Data segment:
———

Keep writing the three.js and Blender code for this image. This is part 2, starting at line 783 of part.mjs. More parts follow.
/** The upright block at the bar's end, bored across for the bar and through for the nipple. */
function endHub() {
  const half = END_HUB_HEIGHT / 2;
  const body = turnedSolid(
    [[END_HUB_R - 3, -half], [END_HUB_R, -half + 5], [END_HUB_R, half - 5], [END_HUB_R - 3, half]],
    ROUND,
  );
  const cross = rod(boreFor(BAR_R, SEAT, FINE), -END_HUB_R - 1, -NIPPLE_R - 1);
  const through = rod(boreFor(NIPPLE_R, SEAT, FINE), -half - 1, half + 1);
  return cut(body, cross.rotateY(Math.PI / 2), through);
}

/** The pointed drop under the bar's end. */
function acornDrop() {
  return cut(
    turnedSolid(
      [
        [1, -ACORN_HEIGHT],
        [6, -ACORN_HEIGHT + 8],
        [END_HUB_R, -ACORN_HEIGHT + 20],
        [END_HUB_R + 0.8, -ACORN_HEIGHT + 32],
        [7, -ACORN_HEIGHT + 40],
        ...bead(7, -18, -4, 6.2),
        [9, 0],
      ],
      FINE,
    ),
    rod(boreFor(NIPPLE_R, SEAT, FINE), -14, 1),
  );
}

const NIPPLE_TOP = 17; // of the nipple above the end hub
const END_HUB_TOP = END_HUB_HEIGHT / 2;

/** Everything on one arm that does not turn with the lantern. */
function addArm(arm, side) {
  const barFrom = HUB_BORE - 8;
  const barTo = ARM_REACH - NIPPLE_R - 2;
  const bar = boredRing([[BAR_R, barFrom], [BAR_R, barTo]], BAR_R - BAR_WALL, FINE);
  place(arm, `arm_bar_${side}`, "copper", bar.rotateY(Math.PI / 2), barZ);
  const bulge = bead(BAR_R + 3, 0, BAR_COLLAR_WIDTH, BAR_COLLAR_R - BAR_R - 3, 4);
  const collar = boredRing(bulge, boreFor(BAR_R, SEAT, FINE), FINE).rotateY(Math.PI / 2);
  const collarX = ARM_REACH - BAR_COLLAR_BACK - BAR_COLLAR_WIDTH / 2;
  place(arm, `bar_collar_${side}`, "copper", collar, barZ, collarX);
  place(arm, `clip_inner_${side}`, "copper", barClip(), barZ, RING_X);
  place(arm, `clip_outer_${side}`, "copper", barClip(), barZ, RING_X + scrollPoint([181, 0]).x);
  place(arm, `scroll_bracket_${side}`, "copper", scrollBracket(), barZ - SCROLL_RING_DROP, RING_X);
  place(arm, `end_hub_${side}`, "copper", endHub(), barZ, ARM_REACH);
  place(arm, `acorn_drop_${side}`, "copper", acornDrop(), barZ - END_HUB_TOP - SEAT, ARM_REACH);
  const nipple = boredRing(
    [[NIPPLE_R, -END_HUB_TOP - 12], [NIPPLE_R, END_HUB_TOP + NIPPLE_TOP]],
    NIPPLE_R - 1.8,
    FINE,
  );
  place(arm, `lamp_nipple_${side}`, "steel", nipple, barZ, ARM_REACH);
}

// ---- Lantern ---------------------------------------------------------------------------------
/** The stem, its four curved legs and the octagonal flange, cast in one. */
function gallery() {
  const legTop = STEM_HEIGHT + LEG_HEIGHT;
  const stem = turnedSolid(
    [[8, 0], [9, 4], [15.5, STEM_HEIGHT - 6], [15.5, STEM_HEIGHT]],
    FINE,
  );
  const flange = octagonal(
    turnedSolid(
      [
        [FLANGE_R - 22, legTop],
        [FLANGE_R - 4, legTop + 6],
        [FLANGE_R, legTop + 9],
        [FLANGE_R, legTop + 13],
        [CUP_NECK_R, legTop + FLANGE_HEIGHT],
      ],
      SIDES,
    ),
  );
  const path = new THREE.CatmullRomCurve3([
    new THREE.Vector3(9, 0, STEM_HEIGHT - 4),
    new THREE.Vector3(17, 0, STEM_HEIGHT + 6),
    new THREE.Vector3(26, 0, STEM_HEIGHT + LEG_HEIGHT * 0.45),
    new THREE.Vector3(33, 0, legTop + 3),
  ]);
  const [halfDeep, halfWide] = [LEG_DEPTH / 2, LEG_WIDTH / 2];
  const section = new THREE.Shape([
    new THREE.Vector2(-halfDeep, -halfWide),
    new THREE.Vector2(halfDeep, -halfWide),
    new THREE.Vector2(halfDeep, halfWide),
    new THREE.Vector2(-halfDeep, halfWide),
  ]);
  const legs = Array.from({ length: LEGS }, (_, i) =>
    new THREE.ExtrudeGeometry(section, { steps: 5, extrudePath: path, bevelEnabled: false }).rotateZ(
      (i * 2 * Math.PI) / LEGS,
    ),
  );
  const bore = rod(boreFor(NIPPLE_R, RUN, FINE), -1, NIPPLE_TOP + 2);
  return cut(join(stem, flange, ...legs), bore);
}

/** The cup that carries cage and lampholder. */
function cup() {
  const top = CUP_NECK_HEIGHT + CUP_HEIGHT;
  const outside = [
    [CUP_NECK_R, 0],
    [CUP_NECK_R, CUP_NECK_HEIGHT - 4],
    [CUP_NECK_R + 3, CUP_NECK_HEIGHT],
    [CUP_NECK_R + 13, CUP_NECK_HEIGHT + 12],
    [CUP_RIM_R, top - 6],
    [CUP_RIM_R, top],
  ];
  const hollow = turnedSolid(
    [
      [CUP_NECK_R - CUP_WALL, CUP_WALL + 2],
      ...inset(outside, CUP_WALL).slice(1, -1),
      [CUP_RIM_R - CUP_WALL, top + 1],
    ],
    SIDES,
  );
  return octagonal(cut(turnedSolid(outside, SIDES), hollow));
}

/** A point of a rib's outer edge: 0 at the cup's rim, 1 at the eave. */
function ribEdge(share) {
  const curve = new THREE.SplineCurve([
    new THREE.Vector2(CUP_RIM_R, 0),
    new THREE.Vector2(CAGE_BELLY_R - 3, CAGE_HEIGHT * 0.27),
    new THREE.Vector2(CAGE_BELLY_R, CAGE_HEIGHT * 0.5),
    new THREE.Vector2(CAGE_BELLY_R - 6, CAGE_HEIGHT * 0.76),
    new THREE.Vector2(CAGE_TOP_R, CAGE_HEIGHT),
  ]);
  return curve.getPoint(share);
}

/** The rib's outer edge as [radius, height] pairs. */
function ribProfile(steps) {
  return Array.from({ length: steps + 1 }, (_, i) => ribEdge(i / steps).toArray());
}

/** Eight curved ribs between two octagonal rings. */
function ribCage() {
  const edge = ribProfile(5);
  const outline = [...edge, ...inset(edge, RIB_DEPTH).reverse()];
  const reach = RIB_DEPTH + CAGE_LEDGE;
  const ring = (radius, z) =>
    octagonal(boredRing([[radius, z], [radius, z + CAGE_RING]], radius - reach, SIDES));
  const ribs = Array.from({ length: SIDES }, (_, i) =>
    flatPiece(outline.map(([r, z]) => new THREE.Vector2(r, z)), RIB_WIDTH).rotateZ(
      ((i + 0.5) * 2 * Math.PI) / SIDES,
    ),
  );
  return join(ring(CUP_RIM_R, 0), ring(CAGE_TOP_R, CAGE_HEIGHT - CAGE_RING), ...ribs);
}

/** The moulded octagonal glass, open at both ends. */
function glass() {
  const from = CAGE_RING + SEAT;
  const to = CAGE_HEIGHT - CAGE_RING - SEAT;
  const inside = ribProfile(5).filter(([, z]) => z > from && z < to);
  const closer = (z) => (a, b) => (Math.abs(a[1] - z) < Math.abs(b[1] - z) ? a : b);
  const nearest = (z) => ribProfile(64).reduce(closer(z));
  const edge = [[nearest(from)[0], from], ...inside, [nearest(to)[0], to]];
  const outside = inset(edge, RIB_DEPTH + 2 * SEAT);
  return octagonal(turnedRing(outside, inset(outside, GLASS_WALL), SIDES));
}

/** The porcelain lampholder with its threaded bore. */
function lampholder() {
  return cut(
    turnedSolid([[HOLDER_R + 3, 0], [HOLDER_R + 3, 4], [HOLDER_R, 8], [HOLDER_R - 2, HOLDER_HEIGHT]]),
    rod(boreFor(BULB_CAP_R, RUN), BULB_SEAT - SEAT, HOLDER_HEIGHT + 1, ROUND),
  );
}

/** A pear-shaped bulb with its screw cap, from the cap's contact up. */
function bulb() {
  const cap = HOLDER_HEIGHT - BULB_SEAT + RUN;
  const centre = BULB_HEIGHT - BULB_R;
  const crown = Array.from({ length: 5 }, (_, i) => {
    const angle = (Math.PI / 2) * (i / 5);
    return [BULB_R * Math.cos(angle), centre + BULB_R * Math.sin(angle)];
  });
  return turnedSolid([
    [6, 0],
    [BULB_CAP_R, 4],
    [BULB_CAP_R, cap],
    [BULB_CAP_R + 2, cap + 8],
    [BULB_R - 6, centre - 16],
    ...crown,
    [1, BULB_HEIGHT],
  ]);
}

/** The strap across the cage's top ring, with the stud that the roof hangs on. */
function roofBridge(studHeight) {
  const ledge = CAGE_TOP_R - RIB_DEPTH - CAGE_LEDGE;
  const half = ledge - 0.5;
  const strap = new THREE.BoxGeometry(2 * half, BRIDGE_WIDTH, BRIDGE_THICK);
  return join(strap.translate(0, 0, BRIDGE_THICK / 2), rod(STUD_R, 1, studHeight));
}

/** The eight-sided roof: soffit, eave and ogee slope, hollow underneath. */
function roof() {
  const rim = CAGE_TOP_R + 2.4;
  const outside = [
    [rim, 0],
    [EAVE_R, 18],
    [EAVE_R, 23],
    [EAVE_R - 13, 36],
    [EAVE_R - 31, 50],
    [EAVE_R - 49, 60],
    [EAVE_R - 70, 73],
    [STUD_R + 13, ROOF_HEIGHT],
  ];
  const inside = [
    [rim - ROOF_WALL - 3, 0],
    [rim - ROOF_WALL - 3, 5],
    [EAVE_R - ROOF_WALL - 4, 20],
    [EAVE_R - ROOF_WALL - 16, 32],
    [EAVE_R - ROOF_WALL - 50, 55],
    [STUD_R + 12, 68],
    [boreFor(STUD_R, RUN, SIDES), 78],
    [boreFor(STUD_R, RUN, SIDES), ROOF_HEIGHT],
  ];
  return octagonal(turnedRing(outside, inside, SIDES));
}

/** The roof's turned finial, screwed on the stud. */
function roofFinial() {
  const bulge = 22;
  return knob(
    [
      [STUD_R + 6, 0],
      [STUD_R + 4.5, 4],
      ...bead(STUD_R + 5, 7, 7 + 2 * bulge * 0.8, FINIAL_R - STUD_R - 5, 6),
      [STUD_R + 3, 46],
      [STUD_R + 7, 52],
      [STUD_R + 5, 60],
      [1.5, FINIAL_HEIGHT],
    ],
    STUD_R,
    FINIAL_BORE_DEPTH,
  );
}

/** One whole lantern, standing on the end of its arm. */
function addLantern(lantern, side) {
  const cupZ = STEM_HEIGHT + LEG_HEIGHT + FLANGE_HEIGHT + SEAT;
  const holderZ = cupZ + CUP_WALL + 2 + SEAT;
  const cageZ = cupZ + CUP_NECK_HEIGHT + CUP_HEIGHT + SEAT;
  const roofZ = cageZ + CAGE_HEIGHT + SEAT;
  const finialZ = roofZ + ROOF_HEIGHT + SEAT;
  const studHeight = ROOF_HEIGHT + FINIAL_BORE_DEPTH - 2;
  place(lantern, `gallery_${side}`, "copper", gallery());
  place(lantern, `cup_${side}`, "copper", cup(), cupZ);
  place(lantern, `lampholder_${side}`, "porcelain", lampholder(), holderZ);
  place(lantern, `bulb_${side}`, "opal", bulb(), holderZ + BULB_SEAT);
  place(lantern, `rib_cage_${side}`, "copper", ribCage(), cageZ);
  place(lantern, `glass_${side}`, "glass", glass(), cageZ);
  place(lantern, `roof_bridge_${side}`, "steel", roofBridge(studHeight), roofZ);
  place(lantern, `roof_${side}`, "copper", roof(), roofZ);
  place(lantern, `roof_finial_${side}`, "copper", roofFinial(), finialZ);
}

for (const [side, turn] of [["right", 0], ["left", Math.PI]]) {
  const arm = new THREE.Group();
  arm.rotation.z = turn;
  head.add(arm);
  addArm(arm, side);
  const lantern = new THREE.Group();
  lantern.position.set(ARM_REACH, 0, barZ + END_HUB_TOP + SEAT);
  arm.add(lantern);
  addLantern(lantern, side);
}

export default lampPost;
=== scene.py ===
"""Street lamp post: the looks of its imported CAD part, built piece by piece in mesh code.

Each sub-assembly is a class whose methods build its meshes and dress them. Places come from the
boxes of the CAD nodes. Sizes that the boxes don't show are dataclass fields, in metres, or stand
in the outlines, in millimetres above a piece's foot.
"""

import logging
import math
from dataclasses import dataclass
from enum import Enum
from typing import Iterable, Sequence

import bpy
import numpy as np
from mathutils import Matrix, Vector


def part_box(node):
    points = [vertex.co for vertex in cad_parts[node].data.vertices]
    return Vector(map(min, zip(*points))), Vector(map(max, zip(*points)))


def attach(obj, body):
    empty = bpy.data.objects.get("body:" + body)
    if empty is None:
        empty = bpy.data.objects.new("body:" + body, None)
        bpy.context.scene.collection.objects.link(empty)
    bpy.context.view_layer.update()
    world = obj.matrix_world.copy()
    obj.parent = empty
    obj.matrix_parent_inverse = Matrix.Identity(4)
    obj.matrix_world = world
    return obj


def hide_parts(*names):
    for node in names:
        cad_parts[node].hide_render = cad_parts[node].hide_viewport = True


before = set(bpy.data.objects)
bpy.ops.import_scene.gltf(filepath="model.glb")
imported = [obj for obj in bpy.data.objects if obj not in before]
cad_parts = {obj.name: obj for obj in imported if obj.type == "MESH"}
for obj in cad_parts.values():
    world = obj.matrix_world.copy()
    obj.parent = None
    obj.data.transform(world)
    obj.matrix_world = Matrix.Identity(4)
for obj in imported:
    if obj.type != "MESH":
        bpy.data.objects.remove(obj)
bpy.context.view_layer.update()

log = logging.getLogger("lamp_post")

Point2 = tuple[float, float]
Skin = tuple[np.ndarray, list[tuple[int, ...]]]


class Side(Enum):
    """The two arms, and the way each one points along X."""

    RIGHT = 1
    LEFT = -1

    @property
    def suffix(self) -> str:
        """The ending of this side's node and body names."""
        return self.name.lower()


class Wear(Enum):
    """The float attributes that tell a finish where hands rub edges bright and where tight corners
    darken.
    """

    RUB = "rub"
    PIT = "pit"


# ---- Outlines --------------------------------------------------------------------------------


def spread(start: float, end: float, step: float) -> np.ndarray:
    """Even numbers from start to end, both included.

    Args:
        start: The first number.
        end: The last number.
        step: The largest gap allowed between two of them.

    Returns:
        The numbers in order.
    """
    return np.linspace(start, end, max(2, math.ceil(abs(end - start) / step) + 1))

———

Problem to work on:
Each line from the line containing "for (const [side, turn]" through the line containing "for node in" is to be transcribed exactly, and no other line.

Problem solution:
for (const [side, turn] of [["right", 0], ["left", Math.PI]]) {
  const arm = new THREE.Group();
  arm.rotation.z = turn;
  head.add(arm);
  addArm(arm, side);
  const lantern = new THREE.Group();
  lantern.position.set(ARM_REACH, 0, barZ + END_HUB_TOP + SEAT);
  arm.add(lantern);
  addLantern(lantern, side);
}

export default lampPost;
=== scene.py ===
"""Street lamp post: the looks of its imported CAD part, built piece by piece in mesh code.

Each sub-assembly is a class whose methods build its meshes and dress them. Places come from the
boxes of the CAD nodes. Sizes that the boxes don't show are dataclass fields, in metres, or stand
in the outlines, in millimetres above a piece's foot.
"""

import logging
import math
from dataclasses import dataclass
from enum import Enum
from typing import Iterable, Sequence

import bpy
import numpy as np
from mathutils import Matrix, Vector


def part_box(node):
    points = [vertex.co for vertex in cad_parts[node].data.vertices]
    return Vector(map(min, zip(*points))), Vector(map(max, zip(*points)))


def attach(obj, body):
    empty = bpy.data.objects.get("body:" + body)
    if empty is None:
        empty = bpy.data.objects.new("body:" + body, None)
        bpy.context.scene.collection.objects.link(empty)
    bpy.context.view_layer.update()
    world = obj.matrix_world.copy()
    obj.parent = empty
    obj.matrix_parent_inverse = Matrix.Identity(4)
    obj.matrix_world = world
    return obj


def hide_parts(*names):
    for node in names:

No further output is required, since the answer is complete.